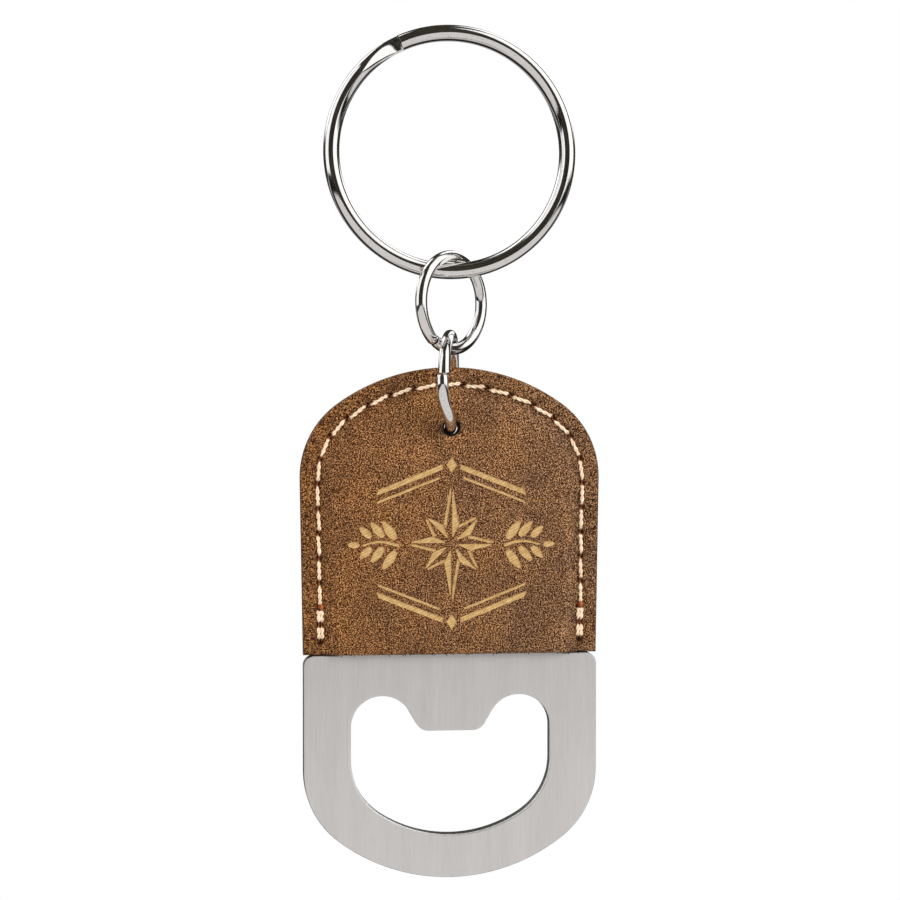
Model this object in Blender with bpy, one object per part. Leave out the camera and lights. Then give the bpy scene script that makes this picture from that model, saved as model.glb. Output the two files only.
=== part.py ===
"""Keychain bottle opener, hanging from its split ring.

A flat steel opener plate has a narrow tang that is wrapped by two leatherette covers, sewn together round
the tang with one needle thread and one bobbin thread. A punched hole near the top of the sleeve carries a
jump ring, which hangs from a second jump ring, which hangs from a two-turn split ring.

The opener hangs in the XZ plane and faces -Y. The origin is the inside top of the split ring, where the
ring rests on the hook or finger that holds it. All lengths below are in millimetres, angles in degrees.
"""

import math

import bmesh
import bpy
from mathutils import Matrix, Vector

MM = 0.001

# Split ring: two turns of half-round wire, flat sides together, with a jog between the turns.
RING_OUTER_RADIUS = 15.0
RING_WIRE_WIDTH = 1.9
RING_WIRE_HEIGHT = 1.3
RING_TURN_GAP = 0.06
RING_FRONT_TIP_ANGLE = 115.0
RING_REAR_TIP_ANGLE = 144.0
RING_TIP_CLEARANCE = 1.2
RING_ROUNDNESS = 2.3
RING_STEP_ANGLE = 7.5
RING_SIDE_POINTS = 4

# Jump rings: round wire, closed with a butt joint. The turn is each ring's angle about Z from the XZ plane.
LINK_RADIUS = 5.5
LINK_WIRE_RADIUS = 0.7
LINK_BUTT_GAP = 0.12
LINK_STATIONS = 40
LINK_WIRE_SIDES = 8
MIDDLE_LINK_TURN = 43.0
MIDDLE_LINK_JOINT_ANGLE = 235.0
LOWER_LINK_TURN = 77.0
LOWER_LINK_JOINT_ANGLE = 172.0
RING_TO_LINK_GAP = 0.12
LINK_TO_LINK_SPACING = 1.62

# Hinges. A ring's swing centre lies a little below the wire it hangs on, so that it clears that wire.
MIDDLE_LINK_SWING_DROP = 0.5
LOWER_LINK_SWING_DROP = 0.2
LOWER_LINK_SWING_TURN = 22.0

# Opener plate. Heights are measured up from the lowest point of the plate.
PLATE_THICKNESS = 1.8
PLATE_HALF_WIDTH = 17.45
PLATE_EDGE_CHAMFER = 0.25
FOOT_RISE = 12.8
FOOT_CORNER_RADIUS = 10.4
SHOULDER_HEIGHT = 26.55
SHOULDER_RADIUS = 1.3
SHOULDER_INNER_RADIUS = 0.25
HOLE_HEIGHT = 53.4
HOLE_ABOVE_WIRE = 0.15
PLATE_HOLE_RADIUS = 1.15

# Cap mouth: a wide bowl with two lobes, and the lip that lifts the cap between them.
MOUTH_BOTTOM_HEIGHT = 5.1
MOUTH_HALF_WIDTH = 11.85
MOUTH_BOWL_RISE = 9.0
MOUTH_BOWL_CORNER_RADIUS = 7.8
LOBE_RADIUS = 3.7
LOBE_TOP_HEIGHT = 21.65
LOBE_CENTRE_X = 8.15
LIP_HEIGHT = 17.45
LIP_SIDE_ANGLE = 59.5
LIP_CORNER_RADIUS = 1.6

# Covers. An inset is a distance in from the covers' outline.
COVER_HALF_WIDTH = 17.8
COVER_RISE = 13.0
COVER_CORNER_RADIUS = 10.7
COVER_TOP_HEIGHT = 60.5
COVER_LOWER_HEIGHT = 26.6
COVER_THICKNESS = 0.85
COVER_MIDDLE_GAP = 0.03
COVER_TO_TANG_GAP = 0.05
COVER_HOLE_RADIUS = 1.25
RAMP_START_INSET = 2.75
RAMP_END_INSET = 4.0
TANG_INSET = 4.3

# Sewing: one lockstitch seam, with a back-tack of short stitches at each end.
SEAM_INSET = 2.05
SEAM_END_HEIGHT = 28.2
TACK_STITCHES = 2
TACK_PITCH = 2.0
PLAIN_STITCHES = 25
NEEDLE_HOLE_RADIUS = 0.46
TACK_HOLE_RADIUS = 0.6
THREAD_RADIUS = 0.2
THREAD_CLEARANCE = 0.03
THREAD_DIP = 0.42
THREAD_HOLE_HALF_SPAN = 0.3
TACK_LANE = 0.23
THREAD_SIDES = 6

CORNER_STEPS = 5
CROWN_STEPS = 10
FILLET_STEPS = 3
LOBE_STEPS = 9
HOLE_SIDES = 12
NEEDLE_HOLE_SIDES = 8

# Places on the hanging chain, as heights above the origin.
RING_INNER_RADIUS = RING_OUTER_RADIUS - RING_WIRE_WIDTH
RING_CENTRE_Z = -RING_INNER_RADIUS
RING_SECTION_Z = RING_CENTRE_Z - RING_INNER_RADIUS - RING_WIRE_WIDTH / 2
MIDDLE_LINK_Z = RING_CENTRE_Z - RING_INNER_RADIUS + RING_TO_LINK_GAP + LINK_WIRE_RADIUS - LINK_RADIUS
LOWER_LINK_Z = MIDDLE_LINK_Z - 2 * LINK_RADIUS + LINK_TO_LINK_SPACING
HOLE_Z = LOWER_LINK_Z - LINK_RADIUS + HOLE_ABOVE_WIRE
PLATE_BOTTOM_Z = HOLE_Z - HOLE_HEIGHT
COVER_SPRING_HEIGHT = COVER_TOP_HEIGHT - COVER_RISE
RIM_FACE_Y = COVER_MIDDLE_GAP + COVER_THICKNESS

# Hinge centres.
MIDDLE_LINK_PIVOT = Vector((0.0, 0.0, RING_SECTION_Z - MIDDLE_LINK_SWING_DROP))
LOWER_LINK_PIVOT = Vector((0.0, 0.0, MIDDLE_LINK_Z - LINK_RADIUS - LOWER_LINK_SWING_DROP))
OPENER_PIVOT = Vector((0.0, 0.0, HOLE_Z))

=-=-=

Stated problem — Output the whole listing above again, word for word.

Complete output —
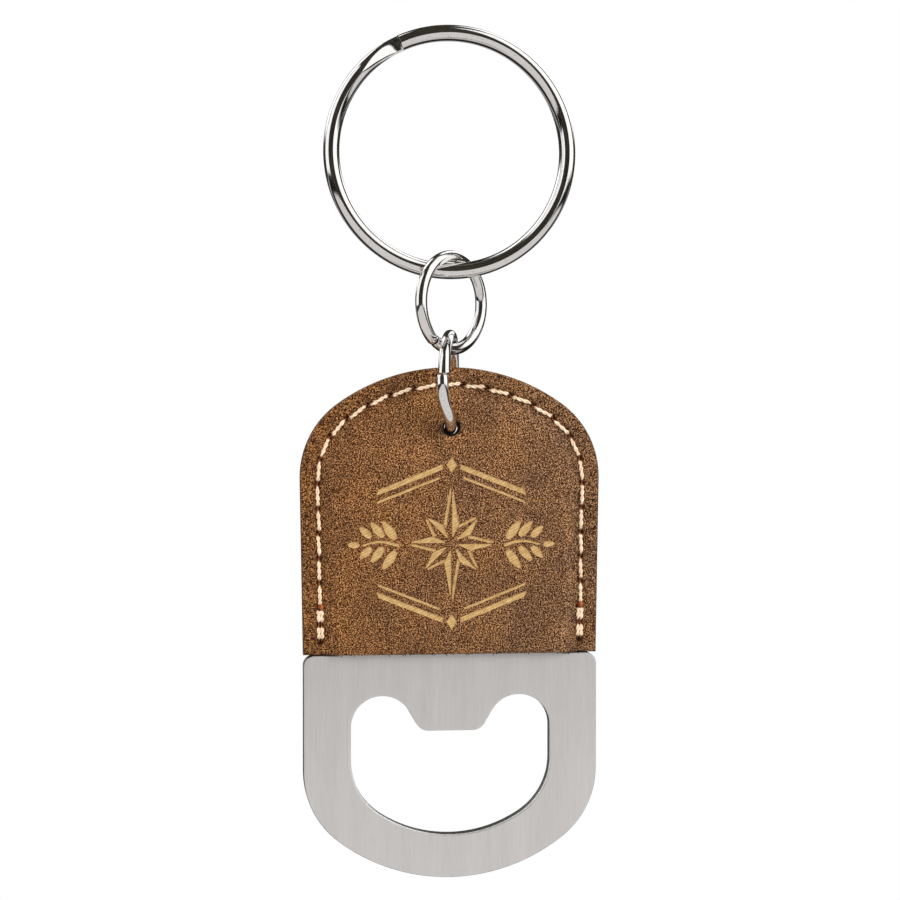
Model this object in Blender with bpy, one object per part. Leave out the camera and lights. Then give the bpy scene script that makes this picture from that model, saved as model.glb. Output the two files only.
=== part.py ===
"""Keychain bottle opener, hanging from its split ring.

A flat steel opener plate has a narrow tang that is wrapped by two leatherette covers, sewn together round
the tang with one needle thread and one bobbin thread. A punched hole near the top of the sleeve carries a
jump ring, which hangs from a second jump ring, which hangs from a two-turn split ring.

The opener hangs in the XZ plane and faces -Y. The origin is the inside top of the split ring, where the
ring rests on the hook or finger that holds it. All lengths below are in millimetres, angles in degrees.
"""

import math

import bmesh
import bpy
from mathutils import Matrix, Vector

MM = 0.001

# Split ring: two turns of half-round wire, flat sides together, with a jog between the turns.
RING_OUTER_RADIUS = 15.0
RING_WIRE_WIDTH = 1.9
RING_WIRE_HEIGHT = 1.3
RING_TURN_GAP = 0.06
RING_FRONT_TIP_ANGLE = 115.0
RING_REAR_TIP_ANGLE = 144.0
RING_TIP_CLEARANCE = 1.2
RING_ROUNDNESS = 2.3
RING_STEP_ANGLE = 7.5
RING_SIDE_POINTS = 4

# Jump rings: round wire, closed with a butt joint. The turn is each ring's angle about Z from the XZ plane.
LINK_RADIUS = 5.5
LINK_WIRE_RADIUS = 0.7
LINK_BUTT_GAP = 0.12
LINK_STATIONS = 40
LINK_WIRE_SIDES = 8
MIDDLE_LINK_TURN = 43.0
MIDDLE_LINK_JOINT_ANGLE = 235.0
LOWER_LINK_TURN = 77.0
LOWER_LINK_JOINT_ANGLE = 172.0
RING_TO_LINK_GAP = 0.12
LINK_TO_LINK_SPACING = 1.62

# Hinges. A ring's swing centre lies a little below the wire it hangs on, so that it clears that wire.
MIDDLE_LINK_SWING_DROP = 0.5
LOWER_LINK_SWING_DROP = 0.2
LOWER_LINK_SWING_TURN = 22.0

# Opener plate. Heights are measured up from the lowest point of the plate.
PLATE_THICKNESS = 1.8
PLATE_HALF_WIDTH = 17.45
PLATE_EDGE_CHAMFER = 0.25
FOOT_RISE = 12.8
FOOT_CORNER_RADIUS = 10.4
SHOULDER_HEIGHT = 26.55
SHOULDER_RADIUS = 1.3
SHOULDER_INNER_RADIUS = 0.25
HOLE_HEIGHT = 53.4
HOLE_ABOVE_WIRE = 0.15
PLATE_HOLE_RADIUS = 1.15

# Cap mouth: a wide bowl with two lobes, and the lip that lifts the cap between them.
MOUTH_BOTTOM_HEIGHT = 5.1
MOUTH_HALF_WIDTH = 11.85
MOUTH_BOWL_RISE = 9.0
MOUTH_BOWL_CORNER_RADIUS = 7.8
LOBE_RADIUS = 3.7
LOBE_TOP_HEIGHT = 21.65
LOBE_CENTRE_X = 8.15
LIP_HEIGHT = 17.45
LIP_SIDE_ANGLE = 59.5
LIP_CORNER_RADIUS = 1.6

# Covers. An inset is a distance in from the covers' outline.
COVER_HALF_WIDTH = 17.8
COVER_RISE = 13.0
COVER_CORNER_RADIUS = 10.7
COVER_TOP_HEIGHT = 60.5
COVER_LOWER_HEIGHT = 26.6
COVER_THICKNESS = 0.85
COVER_MIDDLE_GAP = 0.03
COVER_TO_TANG_GAP = 0.05
COVER_HOLE_RADIUS = 1.25
RAMP_START_INSET = 2.75
RAMP_END_INSET = 4.0
TANG_INSET = 4.3

# Sewing: one lockstitch seam, with a back-tack of short stitches at each end.
SEAM_INSET = 2.05
SEAM_END_HEIGHT = 28.2
TACK_STITCHES = 2
TACK_PITCH = 2.0
PLAIN_STITCHES = 25
NEEDLE_HOLE_RADIUS = 0.46
TACK_HOLE_RADIUS = 0.6
THREAD_RADIUS = 0.2
THREAD_CLEARANCE = 0.03
THREAD_DIP = 0.42
THREAD_HOLE_HALF_SPAN = 0.3
TACK_LANE = 0.23
THREAD_SIDES = 6

CORNER_STEPS = 5
CROWN_STEPS = 10
FILLET_STEPS = 3
LOBE_STEPS = 9
HOLE_SIDES = 12
NEEDLE_HOLE_SIDES = 8

# Places on the hanging chain, as heights above the origin.
RING_INNER_RADIUS = RING_OUTER_RADIUS - RING_WIRE_WIDTH
RING_CENTRE_Z = -RING_INNER_RADIUS
RING_SECTION_Z = RING_CENTRE_Z - RING_INNER_RADIUS - RING_WIRE_WIDTH / 2
MIDDLE_LINK_Z = RING_CENTRE_Z - RING_INNER_RADIUS + RING_TO_LINK_GAP + LINK_WIRE_RADIUS - LINK_RADIUS
LOWER_LINK_Z = MIDDLE_LINK_Z - 2 * LINK_RADIUS + LINK_TO_LINK_SPACING
HOLE_Z = LOWER_LINK_Z - LINK_RADIUS + HOLE_ABOVE_WIRE
PLATE_BOTTOM_Z = HOLE_Z - HOLE_HEIGHT
COVER_SPRING_HEIGHT = COVER_TOP_HEIGHT - COVER_RISE
RIM_FACE_Y = COVER_MIDDLE_GAP + COVER_THICKNESS

# Hinge centres.
MIDDLE_LINK_PIVOT = Vector((0.0, 0.0, RING_SECTION_Z - MIDDLE_LINK_SWING_DROP))
LOWER_LINK_PIVOT = Vector((0.0, 0.0, MIDDLE_LINK_Z - LINK_RADIUS - LOWER_LINK_SWING_DROP))
OPENER_PIVOT = Vector((0.0, 0.0, HOLE_Z))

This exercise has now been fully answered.